■ Given material:
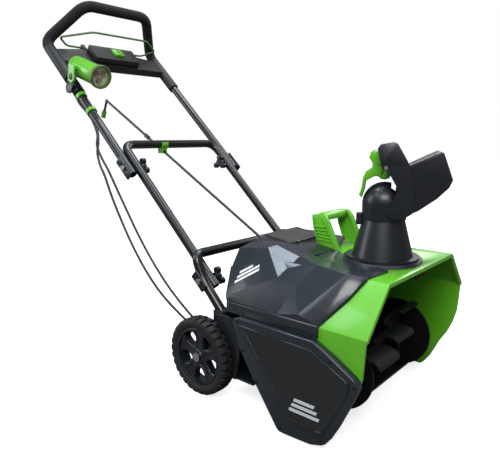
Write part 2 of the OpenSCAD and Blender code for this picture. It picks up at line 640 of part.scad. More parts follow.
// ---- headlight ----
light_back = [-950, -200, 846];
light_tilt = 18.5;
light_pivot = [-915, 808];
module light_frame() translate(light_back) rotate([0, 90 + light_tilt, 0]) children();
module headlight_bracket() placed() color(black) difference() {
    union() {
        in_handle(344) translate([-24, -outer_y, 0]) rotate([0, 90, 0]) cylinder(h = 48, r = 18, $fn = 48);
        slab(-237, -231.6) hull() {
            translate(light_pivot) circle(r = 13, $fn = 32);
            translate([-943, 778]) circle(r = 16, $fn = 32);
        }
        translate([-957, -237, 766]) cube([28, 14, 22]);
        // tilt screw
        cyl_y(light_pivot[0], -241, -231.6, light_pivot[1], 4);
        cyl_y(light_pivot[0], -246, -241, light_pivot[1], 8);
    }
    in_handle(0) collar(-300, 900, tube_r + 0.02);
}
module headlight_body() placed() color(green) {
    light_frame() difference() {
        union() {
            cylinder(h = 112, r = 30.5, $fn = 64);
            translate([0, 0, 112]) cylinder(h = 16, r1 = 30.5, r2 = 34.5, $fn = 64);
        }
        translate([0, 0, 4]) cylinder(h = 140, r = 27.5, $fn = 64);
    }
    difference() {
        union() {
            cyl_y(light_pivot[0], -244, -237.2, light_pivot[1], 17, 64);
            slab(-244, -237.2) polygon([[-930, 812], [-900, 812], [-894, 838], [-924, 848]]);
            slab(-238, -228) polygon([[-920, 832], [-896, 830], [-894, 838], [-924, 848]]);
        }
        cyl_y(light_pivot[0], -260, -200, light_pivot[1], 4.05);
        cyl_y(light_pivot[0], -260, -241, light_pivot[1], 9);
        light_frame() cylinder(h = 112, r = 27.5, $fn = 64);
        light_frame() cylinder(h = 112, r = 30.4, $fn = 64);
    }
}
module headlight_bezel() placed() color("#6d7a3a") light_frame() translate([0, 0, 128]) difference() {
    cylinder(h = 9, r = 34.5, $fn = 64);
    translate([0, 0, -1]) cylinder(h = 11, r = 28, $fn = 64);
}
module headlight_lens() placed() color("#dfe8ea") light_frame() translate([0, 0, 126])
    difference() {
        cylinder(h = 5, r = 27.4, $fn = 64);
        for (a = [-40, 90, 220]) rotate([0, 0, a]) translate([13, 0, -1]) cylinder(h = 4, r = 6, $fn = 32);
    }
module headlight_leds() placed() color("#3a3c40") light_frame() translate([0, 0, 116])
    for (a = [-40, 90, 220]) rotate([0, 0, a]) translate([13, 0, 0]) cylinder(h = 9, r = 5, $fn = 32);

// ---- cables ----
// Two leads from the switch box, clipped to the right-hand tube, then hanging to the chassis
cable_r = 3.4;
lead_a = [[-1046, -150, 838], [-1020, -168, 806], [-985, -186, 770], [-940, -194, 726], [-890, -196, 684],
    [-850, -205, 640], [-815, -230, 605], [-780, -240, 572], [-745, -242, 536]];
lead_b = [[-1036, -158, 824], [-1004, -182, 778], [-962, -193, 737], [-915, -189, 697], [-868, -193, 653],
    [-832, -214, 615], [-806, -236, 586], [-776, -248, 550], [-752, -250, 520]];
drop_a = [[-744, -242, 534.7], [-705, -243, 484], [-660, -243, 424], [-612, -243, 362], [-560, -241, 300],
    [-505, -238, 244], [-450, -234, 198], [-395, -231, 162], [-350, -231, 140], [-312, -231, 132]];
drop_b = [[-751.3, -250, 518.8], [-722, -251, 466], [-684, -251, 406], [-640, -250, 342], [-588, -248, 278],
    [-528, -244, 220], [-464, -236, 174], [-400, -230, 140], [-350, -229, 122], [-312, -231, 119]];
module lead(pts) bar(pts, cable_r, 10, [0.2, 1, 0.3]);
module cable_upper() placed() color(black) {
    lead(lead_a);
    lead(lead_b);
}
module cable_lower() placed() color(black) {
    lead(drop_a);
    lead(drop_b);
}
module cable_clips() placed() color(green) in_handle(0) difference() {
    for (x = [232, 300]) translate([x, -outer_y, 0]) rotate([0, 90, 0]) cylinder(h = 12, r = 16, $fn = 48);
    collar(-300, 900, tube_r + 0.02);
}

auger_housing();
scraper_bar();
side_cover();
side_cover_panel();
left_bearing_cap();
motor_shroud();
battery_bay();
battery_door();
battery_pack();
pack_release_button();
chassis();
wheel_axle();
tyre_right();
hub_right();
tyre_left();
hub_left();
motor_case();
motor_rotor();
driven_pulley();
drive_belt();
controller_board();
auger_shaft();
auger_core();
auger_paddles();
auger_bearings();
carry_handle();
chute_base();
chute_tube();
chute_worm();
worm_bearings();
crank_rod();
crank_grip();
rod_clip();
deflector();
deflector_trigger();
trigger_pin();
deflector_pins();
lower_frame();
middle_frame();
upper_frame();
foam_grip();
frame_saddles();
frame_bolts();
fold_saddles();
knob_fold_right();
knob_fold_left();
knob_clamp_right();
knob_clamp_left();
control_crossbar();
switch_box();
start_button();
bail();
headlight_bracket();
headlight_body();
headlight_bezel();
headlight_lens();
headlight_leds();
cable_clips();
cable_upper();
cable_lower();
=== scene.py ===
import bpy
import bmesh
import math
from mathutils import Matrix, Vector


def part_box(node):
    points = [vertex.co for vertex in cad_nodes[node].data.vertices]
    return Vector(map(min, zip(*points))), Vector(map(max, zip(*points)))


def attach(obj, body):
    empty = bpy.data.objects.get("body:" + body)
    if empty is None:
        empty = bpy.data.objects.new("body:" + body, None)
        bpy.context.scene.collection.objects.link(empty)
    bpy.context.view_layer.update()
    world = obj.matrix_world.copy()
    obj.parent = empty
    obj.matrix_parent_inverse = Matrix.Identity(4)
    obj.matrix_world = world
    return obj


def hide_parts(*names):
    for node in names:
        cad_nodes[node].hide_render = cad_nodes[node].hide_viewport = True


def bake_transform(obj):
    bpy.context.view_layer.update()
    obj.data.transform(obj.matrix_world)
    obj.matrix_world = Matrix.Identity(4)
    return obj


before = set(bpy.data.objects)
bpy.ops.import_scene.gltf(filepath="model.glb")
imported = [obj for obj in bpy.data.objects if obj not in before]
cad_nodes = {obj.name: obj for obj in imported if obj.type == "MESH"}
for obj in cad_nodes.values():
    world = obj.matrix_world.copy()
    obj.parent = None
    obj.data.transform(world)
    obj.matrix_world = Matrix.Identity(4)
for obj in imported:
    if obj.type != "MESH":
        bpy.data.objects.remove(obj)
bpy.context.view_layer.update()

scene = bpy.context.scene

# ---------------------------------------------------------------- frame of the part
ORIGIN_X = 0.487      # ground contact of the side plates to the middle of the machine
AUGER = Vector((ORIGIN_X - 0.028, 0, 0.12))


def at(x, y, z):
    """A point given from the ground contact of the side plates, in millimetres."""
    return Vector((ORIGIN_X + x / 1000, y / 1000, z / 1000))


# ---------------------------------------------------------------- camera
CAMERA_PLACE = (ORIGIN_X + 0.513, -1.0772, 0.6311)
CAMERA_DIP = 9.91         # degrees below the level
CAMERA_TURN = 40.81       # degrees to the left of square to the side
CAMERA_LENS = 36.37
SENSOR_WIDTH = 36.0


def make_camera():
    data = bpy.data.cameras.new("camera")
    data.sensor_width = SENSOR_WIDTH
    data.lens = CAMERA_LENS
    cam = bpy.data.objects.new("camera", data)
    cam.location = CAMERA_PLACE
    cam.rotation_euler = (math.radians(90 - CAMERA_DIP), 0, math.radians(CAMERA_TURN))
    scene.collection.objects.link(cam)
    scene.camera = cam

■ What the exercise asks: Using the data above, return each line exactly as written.

■ Task answer:
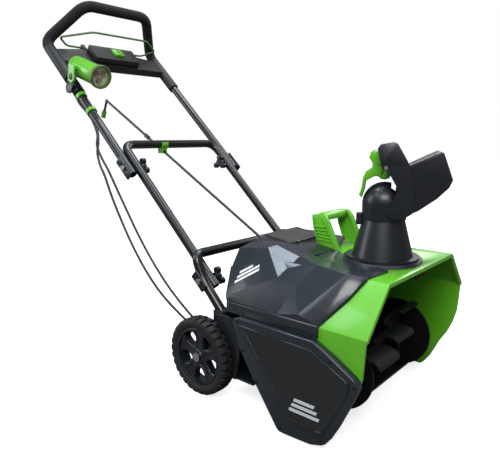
Write part 2 of the OpenSCAD and Blender code for this picture. It picks up at line 640 of part.scad. More parts follow.
// ---- headlight ----
light_back = [-950, -200, 846];
light_tilt = 18.5;
light_pivot = [-915, 808];
module light_frame() translate(light_back) rotate([0, 90 + light_tilt, 0]) children();
module headlight_bracket() placed() color(black) difference() {
    union() {
        in_handle(344) translate([-24, -outer_y, 0]) rotate([0, 90, 0]) cylinder(h = 48, r = 18, $fn = 48);
        slab(-237, -231.6) hull() {
            translate(light_pivot) circle(r = 13, $fn = 32);
            translate([-943, 778]) circle(r = 16, $fn = 32);
        }
        translate([-957, -237, 766]) cube([28, 14, 22]);
        // tilt screw
        cyl_y(light_pivot[0], -241, -231.6, light_pivot[1], 4);
        cyl_y(light_pivot[0], -246, -241, light_pivot[1], 8);
    }
    in_handle(0) collar(-300, 900, tube_r + 0.02);
}
module headlight_body() placed() color(green) {
    light_frame() difference() {
        union() {
            cylinder(h = 112, r = 30.5, $fn = 64);
            translate([0, 0, 112]) cylinder(h = 16, r1 = 30.5, r2 = 34.5, $fn = 64);
        }
        translate([0, 0, 4]) cylinder(h = 140, r = 27.5, $fn = 64);
    }
    difference() {
        union() {
            cyl_y(light_pivot[0], -244, -237.2, light_pivot[1], 17, 64);
            slab(-244, -237.2) polygon([[-930, 812], [-900, 812], [-894, 838], [-924, 848]]);
            slab(-238, -228) polygon([[-920, 832], [-896, 830], [-894, 838], [-924, 848]]);
        }
        cyl_y(light_pivot[0], -260, -200, light_pivot[1], 4.05);
        cyl_y(light_pivot[0], -260, -241, light_pivot[1], 9);
        light_frame() cylinder(h = 112, r = 27.5, $fn = 64);
        light_frame() cylinder(h = 112, r = 30.4, $fn = 64);
    }
}
module headlight_bezel() placed() color("#6d7a3a") light_frame() translate([0, 0, 128]) difference() {
    cylinder(h = 9, r = 34.5, $fn = 64);
    translate([0, 0, -1]) cylinder(h = 11, r = 28, $fn = 64);
}
module headlight_lens() placed() color("#dfe8ea") light_frame() translate([0, 0, 126])
    difference() {
        cylinder(h = 5, r = 27.4, $fn = 64);
        for (a = [-40, 90, 220]) rotate([0, 0, a]) translate([13, 0, -1]) cylinder(h = 4, r = 6, $fn = 32);
    }
module headlight_leds() placed() color("#3a3c40") light_frame() translate([0, 0, 116])
    for (a = [-40, 90, 220]) rotate([0, 0, a]) translate([13, 0, 0]) cylinder(h = 9, r = 5, $fn = 32);

// ---- cables ----
// Two leads from the switch box, clipped to the right-hand tube, then hanging to the chassis
cable_r = 3.4;
lead_a = [[-1046, -150, 838], [-1020, -168, 806], [-985, -186, 770], [-940, -194, 726], [-890, -196, 684],
    [-850, -205, 640], [-815, -230, 605], [-780, -240, 572], [-745, -242, 536]];
lead_b = [[-1036, -158, 824], [-1004, -182, 778], [-962, -193, 737], [-915, -189, 697], [-868, -193, 653],
    [-832, -214, 615], [-806, -236, 586], [-776, -248, 550], [-752, -250, 520]];
drop_a = [[-744, -242, 534.7], [-705, -243, 484], [-660, -243, 424], [-612, -243, 362], [-560, -241, 300],
    [-505, -238, 244], [-450, -234, 198], [-395, -231, 162], [-350, -231, 140], [-312, -231, 132]];
drop_b = [[-751.3, -250, 518.8], [-722, -251, 466], [-684, -251, 406], [-640, -250, 342], [-588, -248, 278],
    [-528, -244, 220], [-464, -236, 174], [-400, -230, 140], [-350, -229, 122], [-312, -231, 119]];
module lead(pts) bar(pts, cable_r, 10, [0.2, 1, 0.3]);
module cable_upper() placed() color(black) {
    lead(lead_a);
    lead(lead_b);
}
module cable_lower() placed() color(black) {
    lead(drop_a);
    lead(drop_b);
}
module cable_clips() placed() color(green) in_handle(0) difference() {
    for (x = [232, 300]) translate([x, -outer_y, 0]) rotate([0, 90, 0]) cylinder(h = 12, r = 16, $fn = 48);
    collar(-300, 900, tube_r + 0.02);
}

auger_housing();
scraper_bar();
side_cover();
side_cover_panel();
left_bearing_cap();
motor_shroud();
battery_bay();
battery_door();
battery_pack();
pack_release_button();
chassis();
wheel_axle();
tyre_right();
hub_right();
tyre_left();
hub_left();
motor_case();
motor_rotor();
driven_pulley();
drive_belt();
controller_board();
auger_shaft();
auger_core();
auger_paddles();
auger_bearings();
carry_handle();
chute_base();
chute_tube();
chute_worm();
worm_bearings();
crank_rod();
crank_grip();
rod_clip();
deflector();
deflector_trigger();
trigger_pin();
deflector_pins();
lower_frame();
middle_frame();
upper_frame();
foam_grip();
frame_saddles();
frame_bolts();
fold_saddles();
knob_fold_right();
knob_fold_left();
knob_clamp_right();
knob_clamp_left();
control_crossbar();
switch_box();
start_button();
bail();
headlight_bracket();
headlight_body();
headlight_bezel();
headlight_lens();
headlight_leds();
cable_clips();
cable_upper();
cable_lower();
=== scene.py ===
import bpy
import bmesh
import math
from mathutils import Matrix, Vector


def part_box(node):
    points = [vertex.co for vertex in cad_nodes[node].data.vertices]
    return Vector(map(min, zip(*points))), Vector(map(max, zip(*points)))


def attach(obj, body):
    empty = bpy.data.objects.get("body:" + body)
    if empty is None:
        empty = bpy.data.objects.new("body:" + body, None)
        bpy.context.scene.collection.objects.link(empty)
    bpy.context.view_layer.update()
    world = obj.matrix_world.copy()
    obj.parent = empty
    obj.matrix_parent_inverse = Matrix.Identity(4)
    obj.matrix_world = world
    return obj


def hide_parts(*names):
    for node in names:
        cad_nodes[node].hide_render = cad_nodes[node].hide_viewport = True


def bake_transform(obj):
    bpy.context.view_layer.update()
    obj.data.transform(obj.matrix_world)
    obj.matrix_world = Matrix.Identity(4)
    return obj


before = set(bpy.data.objects)
bpy.ops.import_scene.gltf(filepath="model.glb")
imported = [obj for obj in bpy.data.objects if obj not in before]
cad_nodes = {obj.name: obj for obj in imported if obj.type == "MESH"}
for obj in cad_nodes.values():
    world = obj.matrix_world.copy()
    obj.parent = None
    obj.data.transform(world)
    obj.matrix_world = Matrix.Identity(4)
for obj in imported:
    if obj.type != "MESH":
        bpy.data.objects.remove(obj)
bpy.context.view_layer.update()

scene = bpy.context.scene

# ---------------------------------------------------------------- frame of the part
ORIGIN_X = 0.487      # ground contact of the side plates to the middle of the machine
AUGER = Vector((ORIGIN_X - 0.028, 0, 0.12))


def at(x, y, z):
    """A point given from the ground contact of the side plates, in millimetres."""
    return Vector((ORIGIN_X + x / 1000, y / 1000, z / 1000))


# ---------------------------------------------------------------- camera
CAMERA_PLACE = (ORIGIN_X + 0.513, -1.0772, 0.6311)
CAMERA_DIP = 9.91         # degrees below the level
CAMERA_TURN = 40.81       # degrees to the left of square to the side
CAMERA_LENS = 36.37
SENSOR_WIDTH = 36.0


def make_camera():
    data = bpy.data.cameras.new("camera")
    data.sensor_width = SENSOR_WIDTH
    data.lens = CAMERA_LENS
    cam = bpy.data.objects.new("camera", data)
    cam.location = CAMERA_PLACE
    cam.rotation_euler = (math.radians(90 - CAMERA_DIP), 0, math.radians(CAMERA_TURN))
    scene.collection.objects.link(cam)
    scene.camera = cam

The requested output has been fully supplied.